U.S. importers face severe delays in getting their cargo cleared at major seaports and at the Canadian and Mexican borders because federal sequestration will reduce Customs and Border Protection manpower.
Container examinations at seaports could take an extra five days or more, and the agency warns of “significant daily backups for truck shipments at land ports.” Importers that are members of trusted trade programs such as the Customs-Trade Partnership Against Terrorism and Free and Secure Trade can expect their shipments to clear faster.
Because of the automatic $85 billion in federal budget cuts that took effect Friday, Customs will furlough workers, reduce overtime and hold off on hiring, resulting in the loss of several thousand of workers at ports of entry, said David Aguilar, head of the agency, in a March 2 letter to shippers. The agency’s budget for core functions will be cut by about 5 percent, or $512 million, according to the latest White House projections.
“Our security efforts will remain our highest priority. We will not allow degradation of our primary anti-terrorism mission,” Aguilar wrote. “We will prioritize core processing and facilitation operations for both travelers and cargo.”
Thomas Barnes, president of Con-way Mulitmodal, said on Friday that Customs clearance at the Mexican border hadn’t slowed ahead of sequestration and the company was monitoring the situation to best route shippers’ cargoes. Roughly 35 percent of Con-way’s truckload business originates from or is destined to Mexico. The slower waits at the border will likely spur shippers to shift more loads on the expanded intermodal networks. Barnes described the Customs process at the U.S.-Mexico as “status quo” with some shipments taking a day or two to clear.
“I think the system needs a deep evaluation and overhaul,” he said. “The Customs process lacks the sophistication needed, and it’s going to be even more important to improve it as trade grows.”

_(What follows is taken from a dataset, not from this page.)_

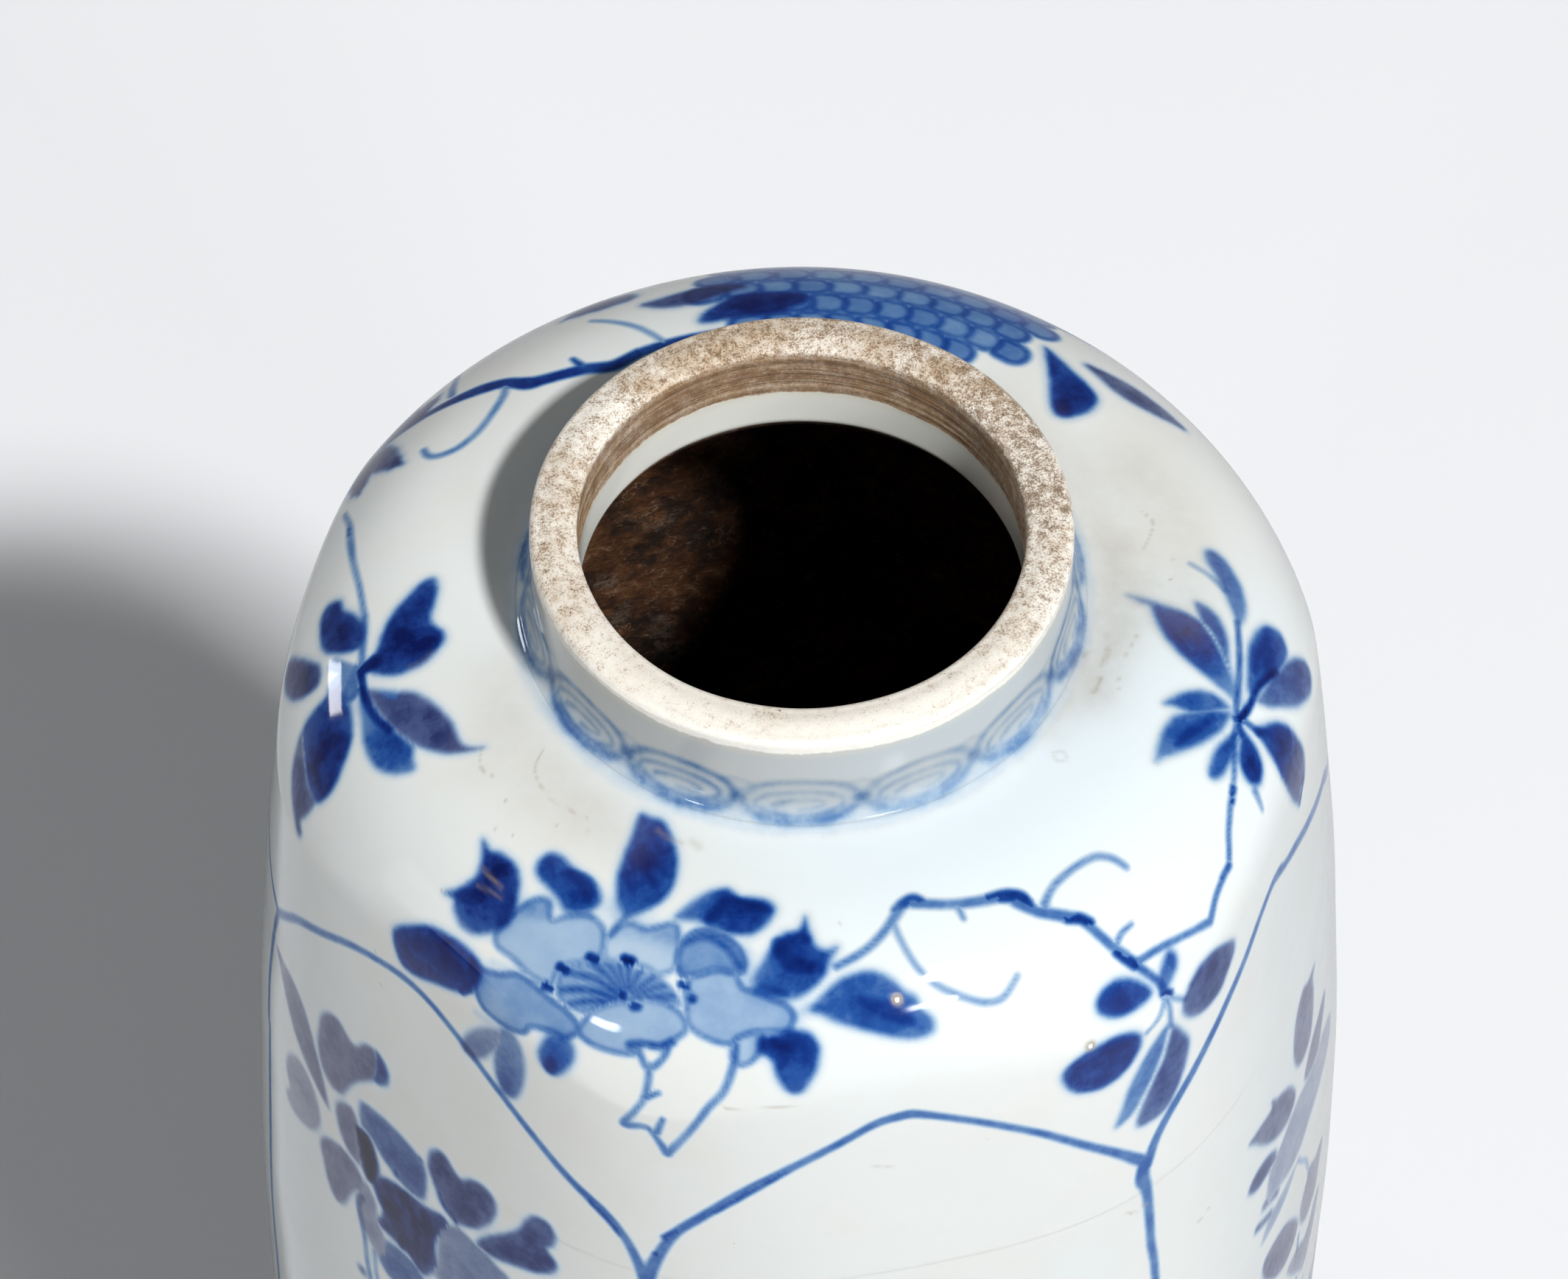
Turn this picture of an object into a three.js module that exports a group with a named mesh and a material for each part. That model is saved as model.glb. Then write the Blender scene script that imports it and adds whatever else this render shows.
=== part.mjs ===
// A hexagonal porcelain vase with a domed shoulder, and its plug-in cover standing behind it.
// Millimetres, +Z up. The origin is the middle of the ground that the vase and its cover stand on.
import * as THREE from 'three'
import { mergeVertices } from 'three/addons/utils/BufferGeometryUtils.js'

// Vase heights
const vaseHeight = 250
const footHeight = 8
const baseThickness = 6
const bellyHeight = 138 // from the ground to the widest place
const neckHeight = 12.5
const shoulderRise = 42.1 // from the top of the straight ridges to the foot of the neck

// Ridge radii: the distance from the axis to the six soft ridges
const bellyRidgeRadius = 60.3
const shoulderTaper = 2.3 // the ridges draw in by this from the belly up to the shoulder
const footTaper = 13.3 // and by this from the belly down to the ground
const facetCount = 6
const facetDepth = 1.8 // how far the middle of a facet lies inside the circle of the ridges

// Neck and mouth
const neckRadius = 28
const neckFlare = 1.3 // the neck spreads by this where it meets the shoulder
const neckFlareHeight = 5.6
const neckWall = 4.9
const lipBevel = 0.7

// Walls
const bodyWall = 5
const footWall = 7
const footBevel = 1.2

// Shape of the shoulder's dome: higher powers give a flatter top and a fuller side
const domeFullness = 2.95
const domeFlatness = 2.87

// Cover
const plugClearance = 0.7 // between the plug and the mouth, all round
const plugWall = 4
const plugHeight = 9
const coverOverhang = 3.5 // how far the cover's edge stands out past the lip
const coverEdge = 2.6
const coverRise = 15
const coverWall = 4
const knobRadius = 8
const knobNeckRadius = 4.6
const knobHeight = 14
const knobNeckHeight = 2.8
const knobFullness = 0.8 // under 1, the widest part of the bud lies below its middle
const coverGap = 14 // free ground between the vase's belly and the cover

// Facets of the mesh
const segments = facetCount * 10
const roundSegments = 40

// Fits and places that follow from the sizes above
const neckBaseHeight = vaseHeight - neckHeight
const shoulderHeight = neckBaseHeight - shoulderRise
const shoulderRidgeRadius = bellyRidgeRadius - shoulderTaper
const mouthRadius = neckRadius - neckWall
const neckBaseRadius = neckRadius + neckFlare
const baseTop = footHeight + baseThickness
const plugRadius = mouthRadius - plugClearance
const coverRadius = neckRadius + coverOverhang
const vaseDepth = 2 * (bellyRidgeRadius - facetDepth)
const groundDepth = vaseDepth + coverGap + 2 * coverRadius
const vaseY = (vaseDepth - groundDepth) / 2
const coverY = groundDepth / 2 - coverRadius

const glaze = { color: 0xe3eaea, roughness: 0.12, metalness: 0 }
const blueGlaze = { color: 0x7d97bd, roughness: 0.12, metalness: 0 }
const bareClay = { color: 0xe6dccb, roughness: 0.75, metalness: 0 }

// Ridge radius at a height: one parabola above the belly and one below it
function ridgeRadius(z) {
  const above = z > bellyHeight
  const reach = above ? shoulderHeight - bellyHeight : bellyHeight
  const taper = above ? shoulderTaper : footTaper
  return bellyRidgeRadius - taper * ((z - bellyHeight) / reach) ** 2
}

// Radius of the faceted body at an azimuth, which is counted from the middle of the front facet
function facetRadius(azimuth, z) {
  const fromMiddle = Math.cos((facetCount / 2) * azimuth)
  return ridgeRadius(z) - facetDepth * fromMiddle ** 2
}

// One closed ring of points at a height
function ring(radiusAt, z) {
  const points = []
  for (let i = 0; i < segments; i++) {
    const azimuth = (2 * Math.PI * i) / segments
    const r = radiusAt(azimuth)
    points.push([r * Math.sin(azimuth), -r * Math.cos(azimuth), z])
  }
  return points
}

// A closed band of rings: the last ring joins back to the first, as in a tyre
function hollowForm(rings) {
  const count = rings.length
  const index = []
  for (let row = 0; row < count; row++) {
    const next = (row + 1) % count
    for (let i = 0; i < segments; i++) {
      const j = (i + 1) % segments
      const a = row * segments + i
      const b = row * segments + j
      const c = next * segments + j
      const d = next * segments + i
      index.push(a, b, c, a, c, d)
    }
  }
  return formOf(rings.flat(), index)
}

// A stack of rings from the bottom up, closed by a flat fan at each end
function solidForm(rings) {
  const points = rings.flat()
  const bottom = points.length
  const top = bottom + 1
  const last = (rings.length - 1) * segments
  points.push([0, 0, rings[0][0][2]], [0, 0, rings.at(-1)[0][2]])
  const index = []
  for (let i = 0; i < segments; i++) {
    const j = (i + 1) % segments
    index.push(bottom, j, i, top, last + i, last + j)
    for (let row = 0; row < rings.length - 1; row++) {
      const a = row * segments
      const b = a + segments
      index.push(a + i, a + j, b + j, a + i, b + j, b + i)
    }
  }
  return formOf(points, index)
}

function formOf(points, index) {
  const geometry = new THREE.BufferGeometry()
  geometry.setAttribute('position', new THREE.Float32BufferAttribute(points.flat(), 3))
  geometry.setIndex(index)
  geometry.computeVertexNormals()
  return geometry
}

// A turned form: the profile is [radius, height] pairs, up the outside and back down the inside
function turned(profile, around) {
  const points = profile.map(([r, z]) => new THREE.Vector2(r, z))
  const geometry = new THREE.LatheGeometry(points, around)
  geometry.deleteAttribute('normal')
  geometry.deleteAttribute('uv')
  geometry.rotateX(Math.PI / 2)
  const closed = mergeVertices(geometry, 1e-4)
  closed.computeVertexNormals()
  return closed
}

function steps(from, to, count) {
  return Array.from({ length: count + 1 }, (_, i) => from + ((to - from) * i) / count)
}

function piece(name, geometry, finish) {
  const mesh = new THREE.Mesh(geometry, new THREE.MeshStandardMaterial(finish))
  mesh.name = name
  return mesh
}

// Foot: a ring that follows the body's outline, with a bevelled bare edge to stand on
function footRing() {
  const outer = (z, inset) => ring((a) => facetRadius(a, z) - inset, z)
  const inner = (z) => ring((a) => facetRadius(a, 0) - footWall, z)
  const outside = [outer(0, footBevel), outer(footBevel, 0), outer(footHeight, 0)]
  return hollowForm([inner(0), ...outside, inner(footHeight)])
}

// Base: the slab that the walls stand on
function baseSlab() {
  return solidForm([footHeight, baseTop].map((z) => ring((a) => facetRadius(a, z), z)))
}

// A stretch of the faceted wall between two heights
function bodyWallBetween(low, high, rows) {
  const heights = steps(low, high, rows)
  const outside = heights.map((z) => ring((a) => facetRadius(a, z), z))
  const inside = heights.map((z) => ring((a) => facetRadius(a, z) - bodyWall, z)).reverse()
  return hollowForm([...outside, ...inside])
}

// Radius and height of a dome at a turn from its side, 0, to its top, a quarter turn
function domePoint(turn, sideRadius, topRadius, rise) {
  const out = Math.cos(turn) ** (2 / domeFullness)
  const up = Math.sin(turn) ** (2 / domeFlatness)
  return [topRadius + (sideRadius - topRadius) * out, shoulderHeight + rise * up]
}

// Shoulder: a round dome that the six facets run up into, so each facet ends in an arch
function shoulderDome() {
  const turns = steps(0, Math.PI / 2, 11)
  const outside = turns.map((turn) => {
    const [r, z] = domePoint(turn, shoulderRidgeRadius, neckBaseRadius, shoulderRise)
    return ring((a) => Math.min(r, facetRadius(a, z)), z)
  })
  const inside = turns.map((turn) => {
    const [r, z] = domePoint(turn, shoulderRidgeRadius - bodyWall, mouthRadius, shoulderRise - bodyWall)
    return ring((a) => Math.min(r, facetRadius(a, z) - bodyWall), z)
  })
  const seat = ring(() => mouthRadius, neckBaseHeight)
  return hollowForm([...outside, seat, ...inside.reverse()])
}

// Neck: a short upright wall with a flat bare lip, spreading into the shoulder
function neck() {
  const flare = steps(0, 1, 4).map((t) => [
    neckBaseRadius - neckFlare * Math.sin((t * Math.PI) / 2),
    neckBaseHeight + neckFlareHeight * t,
  ])
  return turned([
    [mouthRadius, neckBaseHeight],
    ...flare,
    [neckRadius, vaseHeight - lipBevel],
    [neckRadius - lipBevel, vaseHeight],
    [mouthRadius + lipBevel, vaseHeight],
    [mouthRadius, vaseHeight - lipBevel],
    [mouthRadius, neckBaseHeight],
  ], segments)
}

// Cover: its plug stands on the ground, the domed cap rests on the plug and carries the knob
function coverPlug() {
  const inner = plugRadius - plugWall
  return turned([
    [inner, 0],
    [plugRadius, 0],
    [plugRadius, plugHeight],
    [inner, plugHeight],
    [inner, 0],
  ], roundSegments)
}

// Height of the cap's outside at a radius: a low dome with a flat crown for the knob
function capPoint(turn, edgeRadius, bottom, rise) {
  const r = knobNeckRadius + (edgeRadius - knobNeckRadius) * Math.cos(turn)
  return [r, bottom + rise * Math.sin(turn)]
}

function coverCap() {
  const turns = steps(0, Math.PI / 2, 9)
  const hollowRadius = plugRadius - plugWall
  const top = plugHeight + coverEdge
  const outside = turns.map((turn) => capPoint(turn, coverRadius, top, coverRise))
  const hollowRise = coverEdge + coverRise - coverWall
  const inside = turns.map((turn) => capPoint(turn, hollowRadius, plugHeight, hollowRise))
  return turned([
    [hollowRadius, plugHeight],
    [coverRadius, plugHeight],
    ...outside,
    [0, top + coverRise],
    [0, plugHeight + hollowRise],
    ...inside.reverse(),
  ], roundSegments)
}

// Knob: a pointed bud on a narrow neck
function coverKnob() {
  const bottom = plugHeight + coverEdge + coverRise
  const neckTop = bottom + knobNeckHeight
  const budHeight = knobHeight - knobNeckHeight
  const bud = steps(0, 1, 10).slice(1, -1).map((t) => {
    const ball = knobRadius * Math.sin(Math.PI * t ** knobFullness)
    return [Math.max(ball, knobNeckRadius * (1 - t)), neckTop + budHeight * t]
  })
  return turned([[0, bottom], [knobNeckRadius, bottom], ...bud, [0, bottom + knobHeight]], roundSegments)
}

const vase = new THREE.Group()
vase.position.y = vaseY
vase.add(
  piece('foot_ring', footRing(), bareClay),
  piece('base_slab', baseSlab(), glaze),
  piece('lower_body', bodyWallBetween(baseTop, bellyHeight, 9), blueGlaze),
  piece('upper_body', bodyWallBetween(bellyHeight, shoulderHeight, 5), blueGlaze),
  piece('shoulder', shoulderDome(), blueGlaze),
  piece('neck', neck(), glaze),
)

const cover = new THREE.Group()
cover.position.y = coverY
cover.add(
  piece('cover_plug', coverPlug(), bareClay),
  piece('cover_cap', coverCap(), blueGlaze),
  piece('cover_knob', coverKnob(), blueGlaze),
)

const coveredVase = new THREE.Group()
coveredVase.add(vase, cover)

export default coveredVase
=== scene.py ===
import math
import bpy
import numpy as np
from mathutils import Matrix, Vector


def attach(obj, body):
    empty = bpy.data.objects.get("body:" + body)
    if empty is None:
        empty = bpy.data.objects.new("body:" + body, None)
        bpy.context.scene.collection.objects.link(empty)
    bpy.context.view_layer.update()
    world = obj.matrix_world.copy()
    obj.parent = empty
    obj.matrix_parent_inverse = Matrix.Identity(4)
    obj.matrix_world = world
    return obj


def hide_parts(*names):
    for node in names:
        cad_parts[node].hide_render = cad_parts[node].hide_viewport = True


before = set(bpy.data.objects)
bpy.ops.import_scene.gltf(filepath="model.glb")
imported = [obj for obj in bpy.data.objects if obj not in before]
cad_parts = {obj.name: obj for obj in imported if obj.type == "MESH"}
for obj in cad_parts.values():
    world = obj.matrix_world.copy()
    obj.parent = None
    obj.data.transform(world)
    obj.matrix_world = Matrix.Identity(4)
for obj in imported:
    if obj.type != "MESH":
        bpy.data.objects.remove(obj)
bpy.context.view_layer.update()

# Everything below is worked out in millimetres, and scaled to metres where a mesh is made
mm = 0.001
vaseY = -38.5  # where the two axes stand
coverY = 65.5


class Wire:
    # A socket in a node tree: arithmetic on it adds Math nodes, node() adds any other node
    def __init__(self, tree, socket=None):
        self.tree = tree
        self.socket = socket

    def node(self, kind, settings=None, inputs=None, out=0):
        made = self.tree.nodes.new(kind)
        for name, value in (settings or {}).items():
            if name == "stops":
                setStops(made.color_ramp, value)
            else:
                setattr(made, name, value)
        for name, value in (inputs or {}).items():
            if isinstance(value, Wire):
                self.tree.links.new(value.socket, made.inputs[name])
            else:
                made.inputs[name].default_value = value
        return Wire(self.tree, made.outputs[out] if len(made.outputs) else None)

    def math(self, operation, *values):
        settings = {"operation": operation}
        return self.node("ShaderNodeMath", settings, dict(enumerate(values)))

    def __add__(self, other):
        return self.math("ADD", self, other)

    def __sub__(self, other):
        return self.math("SUBTRACT", self, other)

    def __mul__(self, other):
        return self.math("MULTIPLY", self, other)

    def __truediv__(self, other):
        return self.math("DIVIDE", self, other)

    def __pow__(self, other):
        return self.math("POWER", self, other)

    def __radd__(self, other):
        return self.math("ADD", other, self)

    def __rsub__(self, other):
        return self.math("SUBTRACT", other, self)

    def __rmul__(self, other):
        return self.math("MULTIPLY", other, self)

    def least(self, other):
        return self.math("MINIMUM", self, other)

    def ramped(self, low, high, soft=True):
        # 0 at low, 1 at high, with high below low for a falling ramp
        settings = {"interpolation_type": "SMOOTHSTEP" if soft else "LINEAR"}
        return self.node("ShaderNodeMapRange", settings, {0: self, 1: low, 2: high, 3: 0.0, 4: 1.0})

    def part(self, index):
        return self.node("ShaderNodeSeparateXYZ", None, {0: self}, index)

    def vector(self, operation, other):
        key = 3 if operation == "SCALE" else 1
        return self.node("ShaderNodeVectorMath", {"operation": operation}, {0: self, key: other})


def setStops(ramp, stops):
    while len(ramp.elements) < len(stops):
        ramp.elements.new(0.5)
    for element, (place, colour) in zip(ramp.elements, stops):
        element.position = place
        element.color = (*colour, 1.0)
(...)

The sequestration could also hamper the agency’s implementation of the Automated Commercial Environment, a long-delayed cargo processing system. Gaining more funding in the fiscal 2014 budget is key to finishing up the system that acts an umbrella for all Customs’ communications with importers, brokers and exporters. The federal sequestration could also slow the momentum of the Beyond the Border Initiative, an effort by U.S. and Canada to speed the movement of goods and people across the border.
The anticipated slowdown in processing cross-border shipments comes as U.S. trade with its neighbors, particularly Mexico, experiences healthy growth. U.S. trade growth with its North American Free Trade Agreement partners in December slipped 3.2 percent year-over-year to $71.9 billion, largely because a decline in the expansion of truck and pipeline shipments. NAFTA trade ended the year up 6.2 percent from 2011, according to the Bureau of Transportation Statistics.